**WHAT IS BEING ASKED**
The exercise asks for every line of the data to be reproduced exactly.

**DATA EXCERPTS**
++++

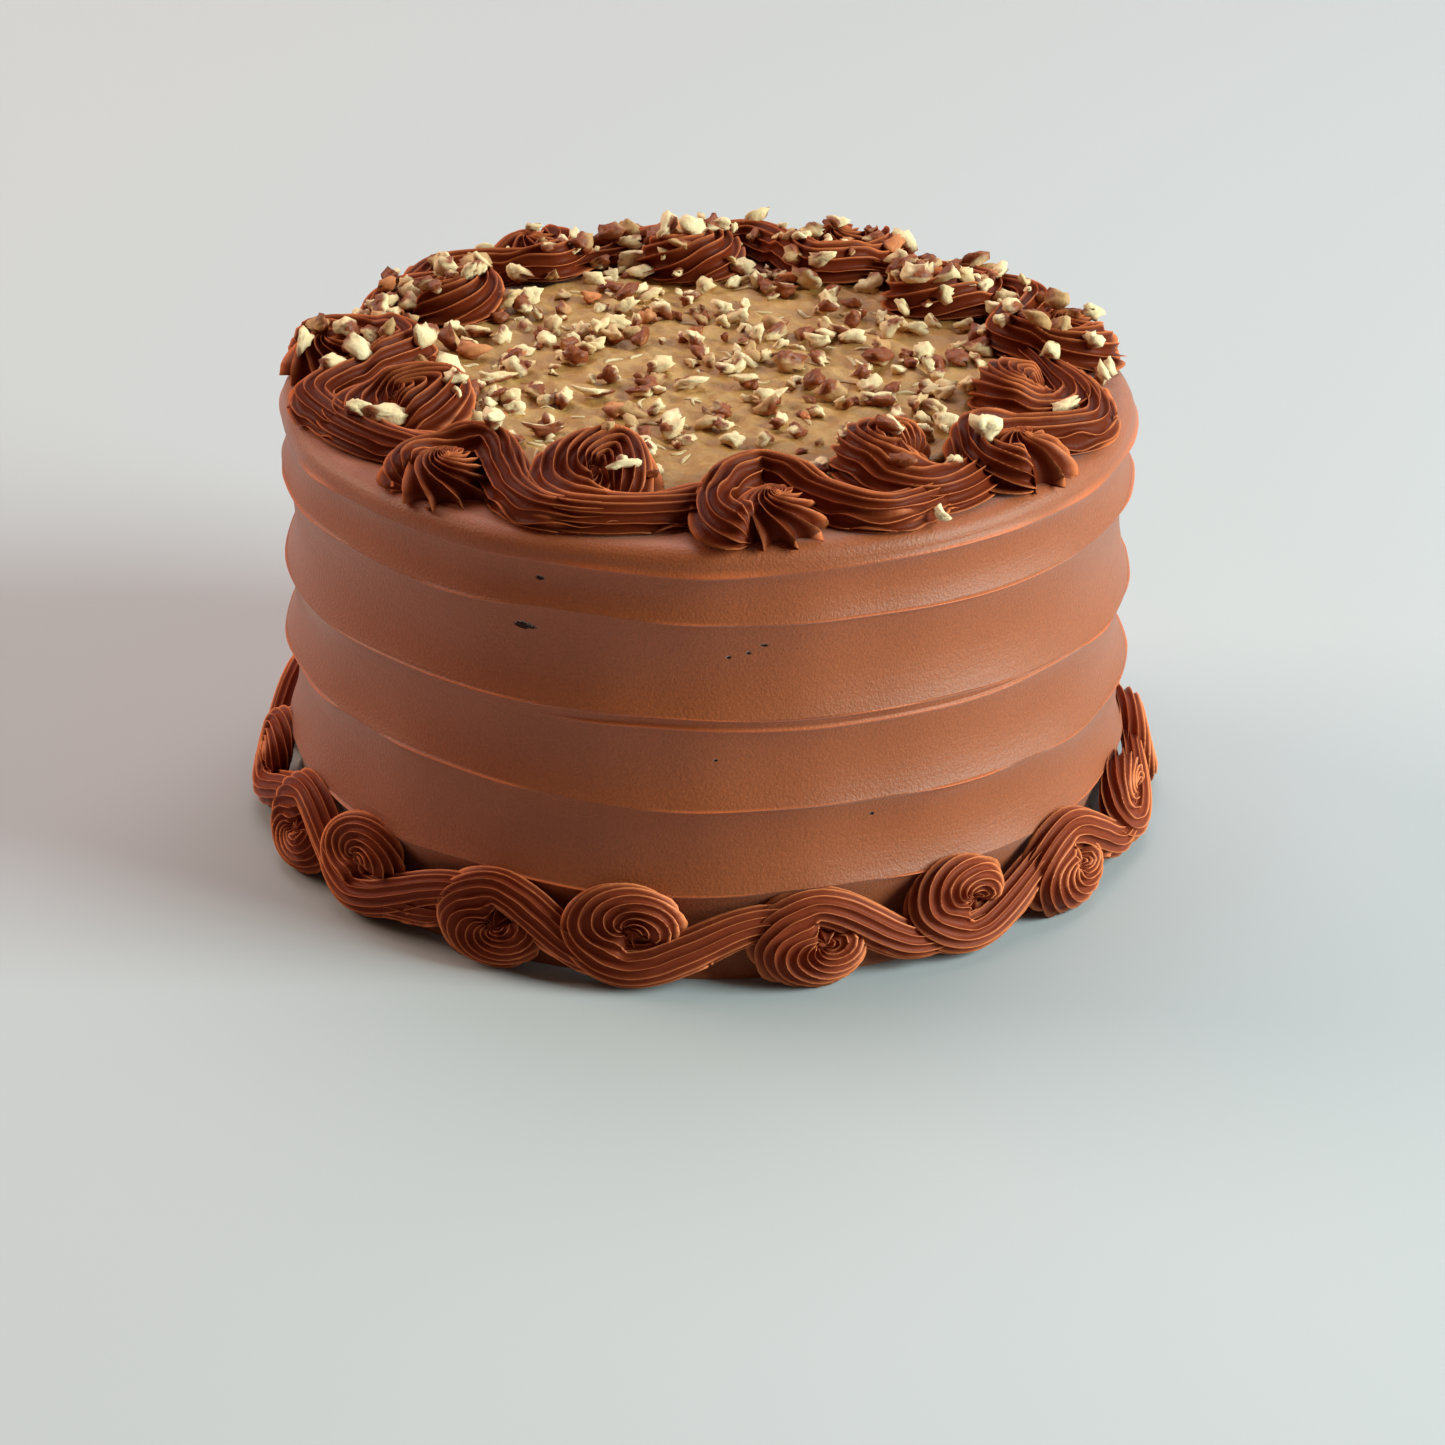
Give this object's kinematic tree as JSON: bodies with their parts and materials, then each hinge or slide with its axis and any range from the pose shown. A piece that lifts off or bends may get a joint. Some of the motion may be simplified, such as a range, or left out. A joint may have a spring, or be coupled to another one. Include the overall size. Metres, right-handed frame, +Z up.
{
  "type": "layer cake",
  "caption": "Whole round frosted chocolate layer cake with combed sides, piped shell borders and a glossy caramel top with chopped nuts.",
  "frame": {"origin": "centre of the cake's base, on the surface that it stands on", "axes": "+Z up along the cake's centre line; -Y is the side shown to the front, +X to its right"},
  "size_m": [0.2327, 0.2312, 0.1222],
  "materials": {
    "chocolate_frosting": "milk chocolate buttercream drawn round with a comb: satin, with fine drag lines and small pits",
    "piped_chocolate": "piped chocolate buttercream: deep star-tip ridges with a soft greasy shine",
    "caramel_filling": "cooked caramel with shredded coconut: lumpy, wet and glossy",
    "chopped_nut": "chopped nut: pale cut flesh with dark red-brown skin"
  },
  "bodies": {
    "root": {"frosted_cake": "chocolate_frosting", "caramel_topping": "caramel_filling", "top_shell_01": "piped_chocolate", "top_shell_02": "piped_chocolate", "top_shell_03": "piped_chocolate", "top_shell_04": "piped_chocolate", "top_shell_05": "piped_chocolate", "top_shell_06": "piped_chocolate", "top_shell_07": "piped_chocolate", "top_shell_08": "piped_chocolate", "top_shell_09": "piped_chocolate", "top_shell_10": "piped_chocolate", "top_shell_11": "piped_chocolate", "top_shell_12": "piped_chocolate", "top_shell_13": "piped_chocolate", "top_shell_14": "piped_chocolate", "bottom_shell_01": "piped_chocolate", "bottom_shell_02": "piped_chocolate", "bottom_shell_03": "piped_chocolate", "bottom_shell_04": "piped_chocolate", "bottom_shell_05": "piped_chocolate", "bottom_shell_06": "piped_chocolate", "bottom_shell_07": "piped_chocolate", "bottom_shell_08": "piped_chocolate", "bottom_shell_09": "piped_chocolate", "bottom_shell_10": "piped_chocolate", "bottom_shell_11": "piped_chocolate", "bottom_shell_12": "piped_chocolate", "bottom_shell_13": "piped_chocolate", "bottom_shell_14": "piped_chocolate", "bottom_shell_15": "piped_chocolate", "bottom_shell_16": "piped_chocolate", "bottom_shell_17": "piped_chocolate", "bottom_shell_18": "piped_chocolate", "nut_piece_01": "chopped_nut", "nut_piece_02": "chopped_nut", "nut_piece_03": "chopped_nut", "nut_piece_04": "chopped_nut", "nut_piece_05": "chopped_nut", "nut_piece_06": "chopped_nut", "nut_piece_07": "chopped_nut", "nut_piece_08": "chopped_nut", "nut_piece_09": "chopped_nut", "nut_piece_10": "chopped_nut", "nut_piece_11": "chopped_nut", "nut_piece_12": "chopped_nut"}
  },
  "joints": []
}
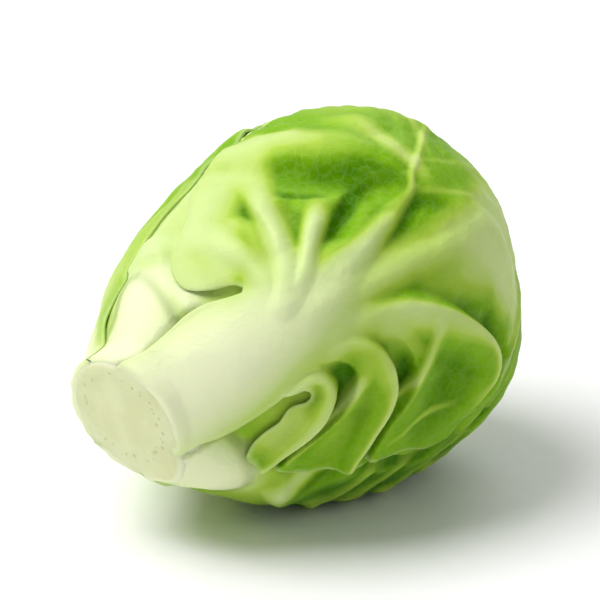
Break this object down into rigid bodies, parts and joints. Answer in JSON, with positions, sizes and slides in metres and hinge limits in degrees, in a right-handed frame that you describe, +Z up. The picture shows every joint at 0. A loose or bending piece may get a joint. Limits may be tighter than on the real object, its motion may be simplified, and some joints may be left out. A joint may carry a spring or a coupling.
{
  "type": "brussels sprout",
  "caption": "Loose Brussels sprout lying on its side: cut stem with broad pale stalks, veined and folded wrapper leaves, and a tight leafy heart.",
  "frame": {"origin": "middle of the footprint, on the surface that the sprout lies on", "axes": "+X from the cut stem to the crown, +Z up, +Y to the side away from the widest leaf"},
  "size_m": [0.0492, 0.0398, 0.0376],
  "materials": {
    "stem": "moist cut surface of a vegetable stem, ivory",
    "wrapper_leaf": "waxy leaf, bright green with pale ribs and ivory stalk",
    "inner_leaf": "waxy leaf, paler green",
    "heart": "packed young leaves, pale yellow-green"
  },
  "bodies": {
    "root": {"stem": "stem", "wrapper_leaf_1": "wrapper_leaf", "wrapper_leaf_2": "wrapper_leaf", "wrapper_leaf_3": "wrapper_leaf", "wrapper_leaf_4": "wrapper_leaf", "wrapper_leaf_5": "wrapper_leaf", "inner_leaf_1": "inner_leaf", "inner_leaf_2": "inner_leaf", "inner_leaf_3": "inner_leaf", "inner_leaf_4": "inner_leaf", "inner_leaf_5": "inner_leaf", "crown_leaf_1": "inner_leaf", "crown_leaf_2": "inner_leaf", "crown_leaf_3": "inner_leaf", "heart": "heart"}
  },
  "joints": []
}
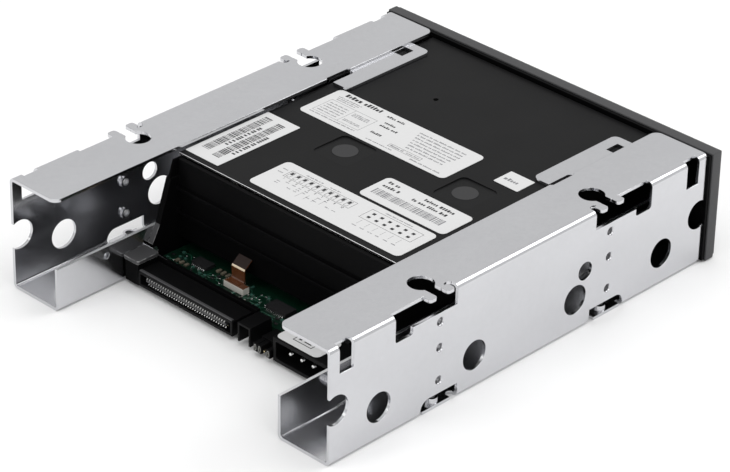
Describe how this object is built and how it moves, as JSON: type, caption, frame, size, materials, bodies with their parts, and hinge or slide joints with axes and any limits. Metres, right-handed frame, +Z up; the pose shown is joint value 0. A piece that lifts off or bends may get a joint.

++++

**SOLUTION**
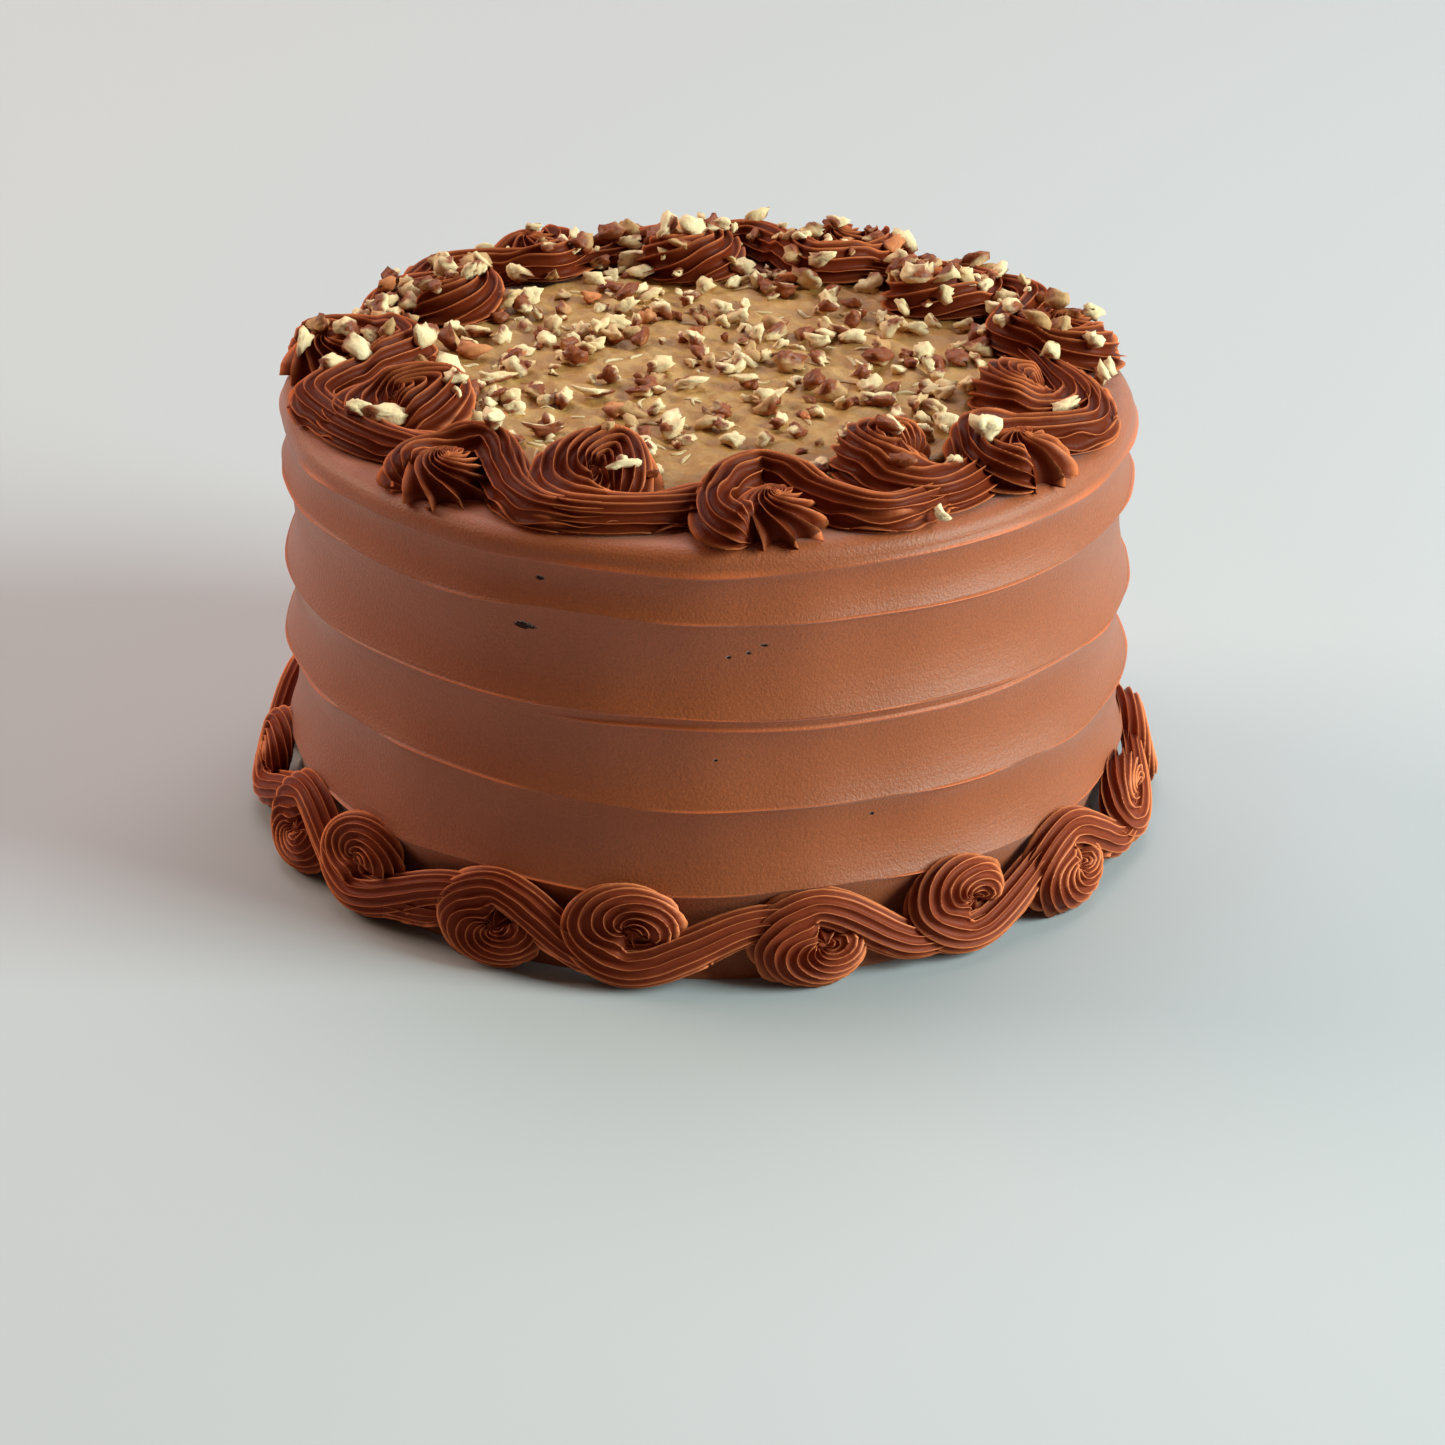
Give this object's kinematic tree as JSON: bodies with their parts and materials, then each hinge or slide with its axis and any range from the pose shown. A piece that lifts off or bends may get a joint. Some of the motion may be simplified, such as a range, or left out. A joint may have a spring, or be coupled to another one. Include the overall size. Metres, right-handed frame, +Z up.
{
  "type": "layer cake",
  "caption": "Whole round frosted chocolate layer cake with combed sides, piped shell borders and a glossy caramel top with chopped nuts.",
  "frame": {"origin": "centre of the cake's base, on the surface that it stands on", "axes": "+Z up along the cake's centre line; -Y is the side shown to the front, +X to its right"},
  "size_m": [0.2327, 0.2312, 0.1222],
  "materials": {
    "chocolate_frosting": "milk chocolate buttercream drawn round with a comb: satin, with fine drag lines and small pits",
    "piped_chocolate": "piped chocolate buttercream: deep star-tip ridges with a soft greasy shine",
    "caramel_filling": "cooked caramel with shredded coconut: lumpy, wet and glossy",
    "chopped_nut": "chopped nut: pale cut flesh with dark red-brown skin"
  },
  "bodies": {
    "root": {"frosted_cake": "chocolate_frosting", "caramel_topping": "caramel_filling", "top_shell_01": "piped_chocolate", "top_shell_02": "piped_chocolate", "top_shell_03": "piped_chocolate", "top_shell_04": "piped_chocolate", "top_shell_05": "piped_chocolate", "top_shell_06": "piped_chocolate", "top_shell_07": "piped_chocolate", "top_shell_08": "piped_chocolate", "top_shell_09": "piped_chocolate", "top_shell_10": "piped_chocolate", "top_shell_11": "piped_chocolate", "top_shell_12": "piped_chocolate", "top_shell_13": "piped_chocolate", "top_shell_14": "piped_chocolate", "bottom_shell_01": "piped_chocolate", "bottom_shell_02": "piped_chocolate", "bottom_shell_03": "piped_chocolate", "bottom_shell_04": "piped_chocolate", "bottom_shell_05": "piped_chocolate", "bottom_shell_06": "piped_chocolate", "bottom_shell_07": "piped_chocolate", "bottom_shell_08": "piped_chocolate", "bottom_shell_09": "piped_chocolate", "bottom_shell_10": "piped_chocolate", "bottom_shell_11": "piped_chocolate", "bottom_shell_12": "piped_chocolate", "bottom_shell_13": "piped_chocolate", "bottom_shell_14": "piped_chocolate", "bottom_shell_15": "piped_chocolate", "bottom_shell_16": "piped_chocolate", "bottom_shell_17": "piped_chocolate", "bottom_shell_18": "piped_chocolate", "nut_piece_01": "chopped_nut", "nut_piece_02": "chopped_nut", "nut_piece_03": "chopped_nut", "nut_piece_04": "chopped_nut", "nut_piece_05": "chopped_nut", "nut_piece_06": "chopped_nut", "nut_piece_07": "chopped_nut", "nut_piece_08": "chopped_nut", "nut_piece_09": "chopped_nut", "nut_piece_10": "chopped_nut", "nut_piece_11": "chopped_nut", "nut_piece_12": "chopped_nut"}
  },
  "joints": []
}
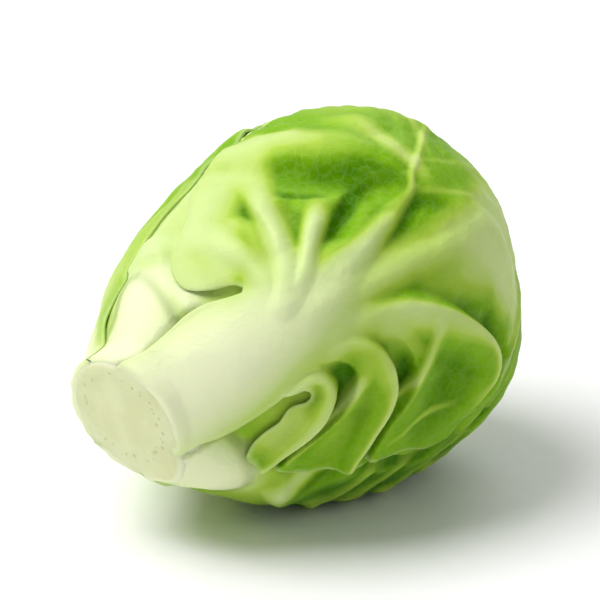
Break this object down into rigid bodies, parts and joints. Answer in JSON, with positions, sizes and slides in metres and hinge limits in degrees, in a right-handed frame that you describe, +Z up. The picture shows every joint at 0. A loose or bending piece may get a joint. Limits may be tighter than on the real object, its motion may be simplified, and some joints may be left out. A joint may carry a spring or a coupling.
{
  "type": "brussels sprout",
  "caption": "Loose Brussels sprout lying on its side: cut stem with broad pale stalks, veined and folded wrapper leaves, and a tight leafy heart.",
  "frame": {"origin": "middle of the footprint, on the surface that the sprout lies on", "axes": "+X from the cut stem to the crown, +Z up, +Y to the side away from the widest leaf"},
  "size_m": [0.0492, 0.0398, 0.0376],
  "materials": {
    "stem": "moist cut surface of a vegetable stem, ivory",
    "wrapper_leaf": "waxy leaf, bright green with pale ribs and ivory stalk",
    "inner_leaf": "waxy leaf, paler green",
    "heart": "packed young leaves, pale yellow-green"
  },
  "bodies": {
    "root": {"stem": "stem", "wrapper_leaf_1": "wrapper_leaf", "wrapper_leaf_2": "wrapper_leaf", "wrapper_leaf_3": "wrapper_leaf", "wrapper_leaf_4": "wrapper_leaf", "wrapper_leaf_5": "wrapper_leaf", "inner_leaf_1": "inner_leaf", "inner_leaf_2": "inner_leaf", "inner_leaf_3": "inner_leaf", "inner_leaf_4": "inner_leaf", "inner_leaf_5": "inner_leaf", "crown_leaf_1": "inner_leaf", "crown_leaf_2": "inner_leaf", "crown_leaf_3": "inner_leaf", "heart": "heart"}
  },
  "joints": []
}
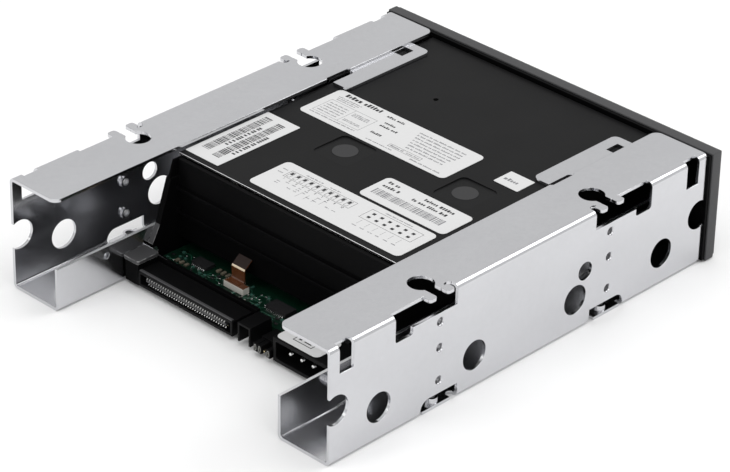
Describe how this object is built and how it moves, as JSON: type, caption, frame, size, materials, bodies with their parts, and hinge or slide joints with axes and any limits. Metres, right-handed frame, +Z up; the pose shown is joint value 0. A piece that lifts off or bends may get a joint.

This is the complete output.